Step 4. Setting up the Bridge Stations

Repeat the following steps for each bridge station.

  1. Run snis_launcher. You should see:
    capnkirk@enterprise $ ./snis_launcher
    
         Welcome to Space Nerds In Space
    
    ------------------------------------------------------------
    No SNIS processes are currently running.
    ------------------------------------------------------------
    
       1. Launch SNIS lobby server
    	The lobby server allows clients to find servers
    	There should be one lobby server total.
       2. Launch SNIS multiverse server
    	The multiverse server stores player ship data
    	There should be one multiverse server total
       3. Launch SNIS server
    	There should be one snis server per solarsystem.
    	There should be at least one instance of snis_server.
       4. Launch SNIS client process
    	There should be one snis client process per player
    	plus one more per ship for the main screen.
       5. Stop all SNIS processes
       6. Stop all SNIS clients
       7. Stop all SNIS servers
       0. Quit
       Choose [0-7]:
    
    Note that it shows "No SNIS processes are currently running." This is because this is a different computer (not the Main Computer).
  2. Choose 4 to start snis_client. You should briefly see something like this:
    Starting snis_client
    
    
         Welcome to Space Nerds In Space
    
    ------------------------------------------------------------
    The following SNIS processes are running:
             SNIS CLIENT -- capnkirk  7247 98.0  1.1 748036 142528 pts/7   Rl+  12:38   0:00 ./bin/snis_client --fullscreen
    --------------------------------------------------
    
    which will quickly be covered up by the network setup screen, something like this:

    • Make sure MAIN SCREEN checkbox is not checked.
    • Make sure CREATE SHIP checkbox is not checked.
    • Make sure JOIN SHIP checkbox is checked.
    • For LOBBY SERVER NAME OR IP ADDRESS enter the IP address that you noted for the MAIN COMPUTER in step 10, above.
    • For SHIP NAME and PASSWORD, enter the same name and password you used for the Main Computer setup in step 5 above.
    • Click the CONNECT TO LOBBY button.

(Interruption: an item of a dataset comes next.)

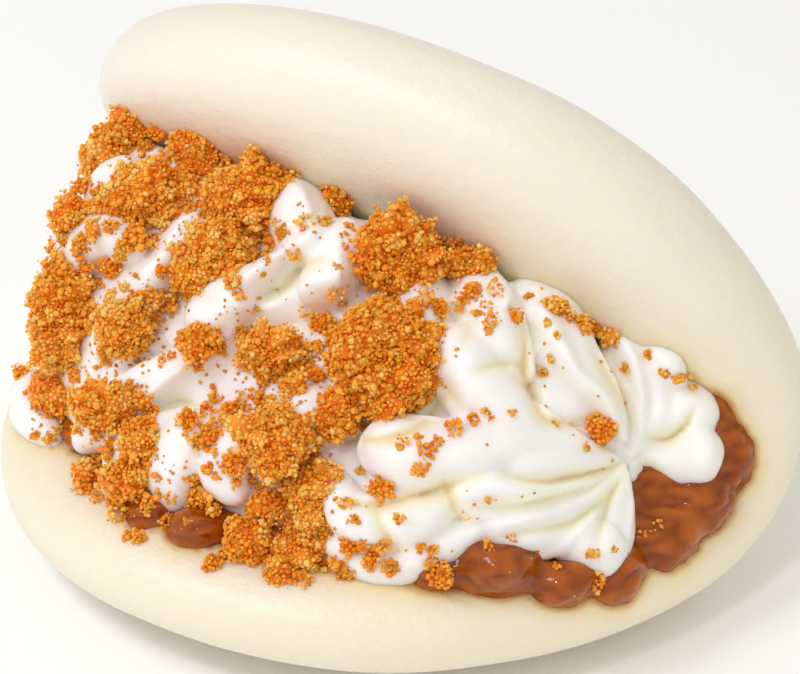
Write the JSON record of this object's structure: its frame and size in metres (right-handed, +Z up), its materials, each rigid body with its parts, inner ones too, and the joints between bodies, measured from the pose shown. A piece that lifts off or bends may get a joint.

You should then see something like this, with one line for each snis_server that you started (in this case, one.):

  3. Click on the white text "DEFAULT2". When you do that, you should see:

  4. Click on the "CONNECT TO SERVER" button on the right side of the screen. After you do that, you should see the snis_client graphical display appear. Which screen it ends up on depends on what ROLES were selected on the network setup screen.
  5. Use the function keys to select the appropriate station for this console (e.g. if you mean for this to be the NAVIGATION station, press F2).

That's it for the bridge station setup. Repeat for each station.


Troubleshooting

Contents:
  1. Bridge Verification Failed
  2. Audio Problems
  3. The game is crashing!
  1. I keep getting "BRIDGE VERIFICATION FAILED" -- what am I doing wrong?

    This means one of several things:

    1. If you have checked the "CREATE SHIP" checkbox: Either:
      • You meant to create a new ship with the given name, but a ship with that name has already been created. In that case, choose a different name for your ship.
      • You meant to re-use an existing ship. In that case, uncheck the "CREATE SHIP" checkbox. If the ship is already running in the game (other players are onboard) check the JOIN SHIP checkbox. If the ship is not yet in the game (but has been used before and is recorded) then uncheck the JOIN SHIP checkbox.
    2. If you have not checked the "CREATE SHIP" checkbox:
      • If you have checked the "JOIN SHIP" checkbox: One of the following has occurred:
        • You have entered the name of an existing ship, and entered the password correctly, but this ship is only known from past runs, the ship has not entered the solar system where you are trying to join it. In that case, uncheck the JOIN SHIP checkbox.
        • You have entered the name of a ship which does not exist, or mistyped the name of the ship. Enter the name of a ship which exists.
        • You have entered the name of an existing ship, but entered an incorrect password.
      • If you have not checked the "JOIN SHIP" checkbox. This means that one of the following has occurred:
        • You intended to start up a previously used ship in a solarsystem but that ship is already in the solarsystem with players on it. You need to check the "JOIN SHIP" checkbox.
        • You have entered an incorrect ship name.
        • You have entered an incorrect ship password.
  2. What is with this "JOIN SHIP" and "CREATE SHIP" checkbox crap? Why is it so confusing?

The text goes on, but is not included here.